### [Task objective]
Give back, exactly as written, the lines from the beginning of the listing through the one that contains "obj.parent = empty".

⁂

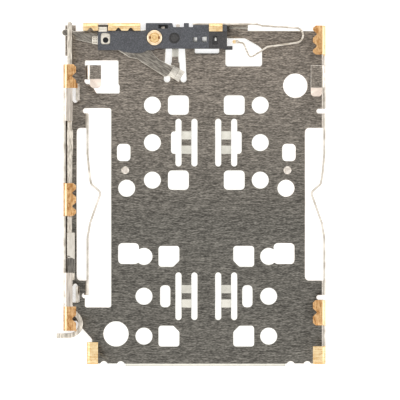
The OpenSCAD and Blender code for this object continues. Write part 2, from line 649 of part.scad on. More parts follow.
shell();
housing();
housing_insert();
fixed_contact();
detect_spring();
ejector_lever();
pivot_rivet();
push_rod();
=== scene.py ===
import math

import bpy
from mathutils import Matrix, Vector


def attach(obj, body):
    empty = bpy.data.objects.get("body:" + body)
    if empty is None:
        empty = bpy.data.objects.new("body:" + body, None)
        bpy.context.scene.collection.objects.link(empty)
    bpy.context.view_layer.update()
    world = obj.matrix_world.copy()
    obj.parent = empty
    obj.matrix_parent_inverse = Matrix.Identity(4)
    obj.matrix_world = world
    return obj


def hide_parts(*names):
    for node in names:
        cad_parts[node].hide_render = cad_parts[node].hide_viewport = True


bl_info = {
    "name": "Card Tray Reader",
    "version": (1, 1, 0),
    "blender": (4, 5, 0),
    "location": "View3D > Sidebar > Reader",
    "description": "Finishes and details of a stamped card tray reader, around its packed frame",
    "category": "Object",
}

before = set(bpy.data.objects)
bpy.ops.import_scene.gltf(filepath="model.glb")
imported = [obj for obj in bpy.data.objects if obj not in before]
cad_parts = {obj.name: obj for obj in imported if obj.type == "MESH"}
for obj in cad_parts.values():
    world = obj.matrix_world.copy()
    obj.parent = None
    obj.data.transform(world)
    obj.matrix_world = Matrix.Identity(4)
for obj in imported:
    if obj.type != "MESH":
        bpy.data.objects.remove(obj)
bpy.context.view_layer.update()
MM = 0.001
# the width of the view and its scale, and the point of the reader in its middle, in millimetres
PIXELS_ACROSS = 400
PIXELS_PER_MM = 14.77
VIEW_CENTRE = (0.372, -0.355)
# heights above the plate's outer face, and the lever's pivot, in millimetres as the part's source has them
SHEET_T = 0.15
WALL_TOP = 1.25
LANCE_TOP = 1.1
SPRING_TOP = 1.05
HEIGHT = 1.45
PIVOT = (-2.7, 10.6)
ALONG_X, ALONG_Y, ALONG_Z = (1, 0, 0), (0, 1, 0), (0, 0, 1)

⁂

### [Reply]
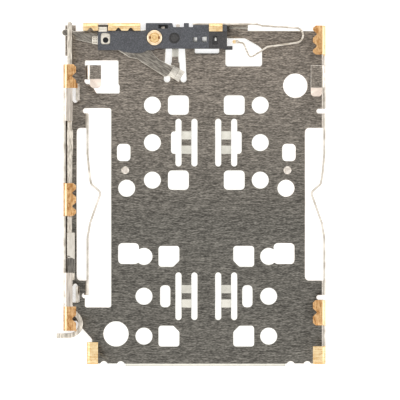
The OpenSCAD and Blender code for this object continues. Write part 2, from line 649 of part.scad on. More parts follow.
shell();
housing();
housing_insert();
fixed_contact();
detect_spring();
ejector_lever();
pivot_rivet();
push_rod();
=== scene.py ===
import math

import bpy
from mathutils import Matrix, Vector


def attach(obj, body):
    empty = bpy.data.objects.get("body:" + body)
    if empty is None:
        empty = bpy.data.objects.new("body:" + body, None)
        bpy.context.scene.collection.objects.link(empty)
    bpy.context.view_layer.update()
    world = obj.matrix_world.copy()
    obj.parent = empty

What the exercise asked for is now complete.